Construction monitor inspecting building site

What Does Construction Monitoring Service Mean for PMs

June 07, 2026

A construction monitoring service is defined as the appointment of an independent professional to provide objective oversight of a construction project, verifying quality, schedule, and budget compliance on behalf of lenders, investors, or project owners. The monitor does not run construction. Instead, they act as the client’s eyes on site, verifying outcomes and flagging issues before they become costly problems. This role is formally known as development monitoring or construction loan monitoring in the industry, and it sits at the intersection of risk management and project accountability.

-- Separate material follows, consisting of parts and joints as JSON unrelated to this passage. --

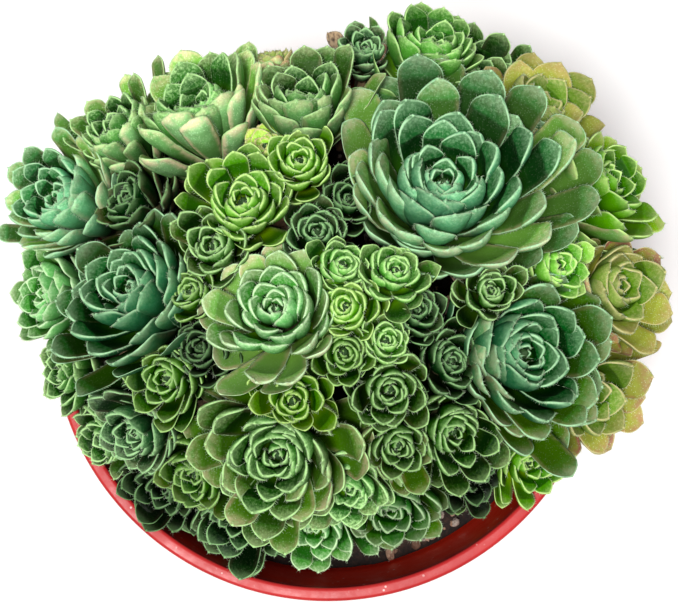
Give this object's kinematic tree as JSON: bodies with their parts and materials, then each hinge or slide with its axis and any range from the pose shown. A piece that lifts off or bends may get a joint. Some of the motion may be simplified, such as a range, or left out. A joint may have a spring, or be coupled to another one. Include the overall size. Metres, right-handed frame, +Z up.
{
  "type": "potted rosularia",
  "caption": "Domed cushion of crowded succulent rosettes in a round tapered plastic pot with a stepped collar, plain lip, soil fill and drain holes.",
  "frame": {"origin": "centre of the pot's flat base, on the surface it stands on", "axes": "+Z up along the pot's axis; -Y towards the side where the pot's inner wall and soil show bare; +X to the right from there"},
  "size_m": [0.1592, 0.1443, 0.165],
  "materials": {
    "red_plastic": "smooth moulded plastic with a soft gloss",
    "potting_soil": "dark crumbly potting soil with tan grit",
    "leaf_deep": "dark blue-green fleshy leaf with a frosted bloom and pale hairy margins",
    "leaf_dark": "shaded dark green fleshy leaf with pale hairy margins",
    "leaf_bluish": "grey-green fleshy leaf with a frosted bloom and pale hairy margins",
    "leaf_green": "mid-green fleshy leaf with pale hairy margins",
    "leaf_fresh": "fresh green fleshy leaf with pale hairy margins",
    "leaf_lime": "yellow-green young fleshy leaf with pale hairy margins",
    "leaf_olive": "olive leaf with reddish-brown margins and a yellow base",
    "leaf_dry": "dry papery tan leaf"
  },
  "bodies": {
    "root": {"pot": "red_plastic", "soil": "potting_soil", "rosette_01": "leaf_deep", "rosette_02": "leaf_bluish", "rosette_03": "leaf_lime", "rosette_04": "leaf_green", "rosette_05": "leaf_fresh", "rosette_06": "leaf_green", "rosette_07": "leaf_lime", "rosette_08": "leaf_deep", "rosette_09": "leaf_dark", "rosette_10": "leaf_fresh", "rosette_11": "leaf_green", "rosette_12": "leaf_fresh", "rosette_13": "leaf_green", "rosette_14": "leaf_lime", "rosette_15": "leaf_fresh", "rosette_16": "leaf_fresh", "rosette_17": "leaf_deep", "rosette_18": "leaf_deep", "rosette_19": "leaf_green", "rosette_20": "leaf_green", "rosette_21": "leaf_lime", "rosette_22": "leaf_dark", "rosette_23": "leaf_fresh", "rosette_24": "leaf_lime", "rosette_25": "leaf_green", "rosette_26": "leaf_green", "rosette_27": "leaf_dark", "rosette_28": "leaf_dark", "rosette_29": "leaf_fresh", "rosette_30": "leaf_dark", "rosette_31": "leaf_green", "rosette_32": "leaf_green", "rosette_33": "leaf_bluish", "rosette_34": "leaf_green", "rosette_35": "leaf_dark", "rosette_36": "leaf_lime", "rosette_37": "leaf_dark", "rosette_38": "leaf_dark", "rosette_39": "leaf_dark", "rosette_40": "leaf_dark", "rosette_41": "leaf_olive", "rosette_42": "leaf_olive", "rosette_43": "leaf_dry", "rosette_44": "leaf_lime", "rosette_45": "leaf_bluish", "rosette_46": "leaf_fresh", "rosette_47": "leaf_green", "rosette_48": "leaf_dark", "rosette_49": "leaf_olive", "rosette_50": "leaf_olive", "rosette_51": "leaf_olive", "rosette_52": "leaf_green", "rosette_53": "leaf_dark", "rosette_54": "leaf_bluish", "rosette_55": "leaf_green", "rosette_56": "leaf_green", "rosette_57": "leaf_fresh", "rosette_58": "leaf_green"}
  },
  "joints": []
}
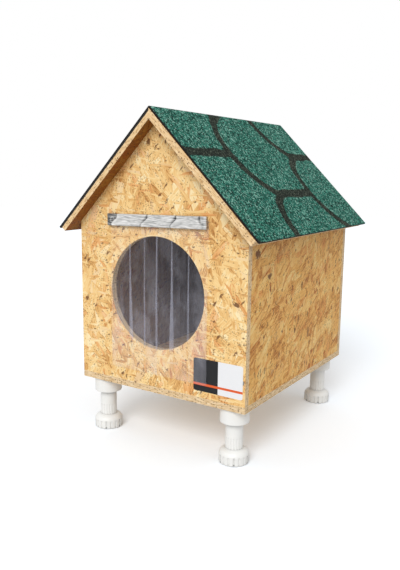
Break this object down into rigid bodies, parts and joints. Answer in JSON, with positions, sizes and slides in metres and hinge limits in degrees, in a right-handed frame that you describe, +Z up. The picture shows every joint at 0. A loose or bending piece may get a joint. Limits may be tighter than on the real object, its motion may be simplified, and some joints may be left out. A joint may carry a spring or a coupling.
{
  "type": "cat house",
  "caption": "Free-standing cat house of strand board with a felted gable roof, a round doorway behind a clear strip curtain, and screw-adjustable feet.",
  "frame": {"origin": "on the ground under the middle of the roof's outline, half-way between the gable ends", "axes": "+Z up, the doorway faces -Y, +X to the right of someone facing the doorway"},
  "size_m": [0.4248, 0.49, 0.6065],
  "materials": {
    "strand_board": "raw strand board, matt",
    "roof_felt": "mineral granules on bitumen",
    "batten": "carved, silver-grey wash",
    "clear_sheet": "clear soft sheet",
    "label": "satin sticker",
    "screw_steel": "plain zinc",
    "white_plastic": "moulded, satin"
  },
  "bodies": {
    "house": {"floor_panel": "strand_board", "front_wall": "strand_board", "back_wall": "strand_board", "left_wall": "strand_board", "right_wall": "strand_board", "roof_panel_left": "strand_board", "roof_panel_right": "strand_board", "roof_felt": "roof_felt", "door_batten": "batten", "curtain_header": "clear_sheet", "blank_label": "label", "wall_screw": "screw_steel", "leg_cup_front_left": "white_plastic", "leg_tube_front_left": "white_plastic", "leg_screw_front_left": "screw_steel", "leg_cup_front_right": "white_plastic", "leg_tube_front_right": "white_plastic", "leg_screw_front_right": "screw_steel", "leg_cup_back_left": "white_plastic", "leg_tube_back_left": "white_plastic", "leg_screw_back_left": "screw_steel", "leg_cup_back_right": "white_plastic", "leg_tube_back_right": "white_plastic", "leg_screw_back_right": "screw_steel"},
    "strip_1": {"curtain_strip_1": "clear_sheet"},
    "strip_2": {"curtain_strip_2": "clear_sheet"},
    "strip_3": {"curtain_strip_3": "clear_sheet"},
    "strip_4": {"curtain_strip_4": "clear_sheet"},
    "strip_5": {"curtain_strip_5": "clear_sheet"},
    "strip_6": {"curtain_strip_6": "clear_sheet"},
    "stem_front_left": {"foot_stem_front_left": "white_plastic"},
    "adjuster_front_left": {"foot_front_left": "white_plastic"},
    "stem_front_right": {"foot_stem_front_right": "white_plastic"},
    "adjuster_front_right": {"foot_front_right": "white_plastic"},
    "stem_back_left": {"foot_stem_back_left": "white_plastic"},
    "adjuster_back_left": {"foot_back_left": "white_plastic"},
    "stem_back_right": {"foot_stem_back_right": "white_plastic"},
    "adjuster_back_right": {"foot_back_right": "white_plastic"}
  },
  "joints": [
    {"name": "strip_swing_1", "type": "hinge", "parent": "house", "child": "strip_1", "pos_m": [0, -0.22015, 0.4019], "axis": [-1, 0, 0], "range_deg": [0, 80]},
    {"name": "strip_swing_2", "type": "hinge", "parent": "house", "child": "strip_2", "pos_m": [0, -0.22015, 0.40282], "axis": [-1, 0, 0], "range_deg": [0, 80]},
    {"name": "strip_swing_3", "type": "hinge", "parent": "house", "child": "strip_3", "pos_m": [0, -0.22015, 0.40352], "axis": [-1, 0, 0], "range_deg": [0, 80]},
    {"name": "strip_swing_4", "type": "hinge", "parent": "house", "child": "strip_4", "pos_m": [0, -0.22015, 0.40414], "axis": [-1, 0, 0], "range_deg": [0, 80]},
    {"name": "strip_swing_5", "type": "hinge", "parent": "house", "child": "strip_5", "pos_m": [0, -0.22015, 0.40484], "axis": [-1, 0, 0], "range_deg": [0, 80]},
    {"name": "strip_swing_6", "type": "hinge", "parent": "house", "child": "strip_6", "pos_m": [0, -0.22015, 0.4055], "axis": [-1, 0, 0], "range_deg": [0, 80]},
    {"name": "foot_lift_front_left", "type": "slide", "parent": "house", "child": "stem_front_left", "axis": [0, 0, -1], "range_m": [0, 0.02]},
    {"name": "foot_turn_front_left", "type": "hinge", "parent": "stem_front_left", "child": "adjuster_front_left", "pos_m": [-0.144, -0.189, 0], "axis": [0, 0, -1], "range_deg": [0, 1800]},
    {"name": "foot_lift_front_right", "type": "slide", "parent": "house", "child": "stem_front_right", "axis": [0, 0, -1], "range_m": [0, 0.02]},
    {"name": "foot_turn_front_right", "type": "hinge", "parent": "stem_front_right", "child": "adjuster_front_right", "pos_m": [0.144, -0.189, 0], "axis": [0, 0, -1], "range_deg": [0, 1800]},
    {"name": "foot_lift_back_left", "type": "slide", "parent": "house", "child": "stem_back_left", "axis": [0, 0, -1], "range_m": [0, 0.02]},
    {"name": "foot_turn_back_left", "type": "hinge", "parent": "stem_back_left", "child": "adjuster_back_left", "pos_m": [-0.144, 0.181, 0], "axis": [0, 0, -1], "range_deg": [0, 1800]},
    {"name": "foot_lift_back_right", "type": "slide", "parent": "house", "child": "stem_back_right", "axis": [0, 0, -1], "range_m": [0, 0.02]},
    {"name": "foot_turn_back_right", "type": "hinge", "parent": "stem_back_right", "child": "adjuster_back_right", "pos_m": [0.144, 0.181, 0], "axis": [0, 0, -1], "range_deg": [0, 1800]}
  ],
  "couplings": [
    {"joint": "foot_lift_front_left", "follows": "foot_turn_front_left", "m_per_rad": 0.0006366},
    {"joint": "foot_lift_front_right", "follows": "foot_turn_front_right", "m_per_rad": 0.0006366},
    {"joint": "foot_lift_back_left", "follows": "foot_turn_back_left", "m_per_rad": 0.0006366},
    {"joint": "foot_lift_back_right", "follows": "foot_turn_back_right", "m_per_rad": 0.0006366}
  ]
}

For project managers and contractors, understanding this service is the first step toward using it to protect your projects and your clients’ investments.

What does a construction monitoring service actually mean?

Construction monitoring is the independent oversight process that verifies a project’s physical progress, workmanship quality, and financial compliance against the original contract documents. It is not project management, and it is not daily supervision. The monitor operates on a periodic basis, typically tied to funding milestones or draw cycles, and produces auditable reports that support decision-making by lenders and investors.

The term “construction monitoring service” is widely used in SEO and client-facing contexts, but the recognized industry terms are development monitoring and construction loan monitoring. Both describe the same core function: an independent third party confirms that what the contractor says is built is actually built, and that the money being drawn matches the verified progress on site. This distinction matters because it shapes the monitor’s authority, liability, and reporting obligations.

Lenders rely on this service because borrower-reported data carries inherent bias. A developer has every incentive to report progress optimistically to unlock draw payments. The monitor removes that bias by conducting physical site visits, reviewing contract documents, and producing evidence-based reports. This is why monitoring protects lenders from financial exposure on construction loans that can run into tens of millions of dollars.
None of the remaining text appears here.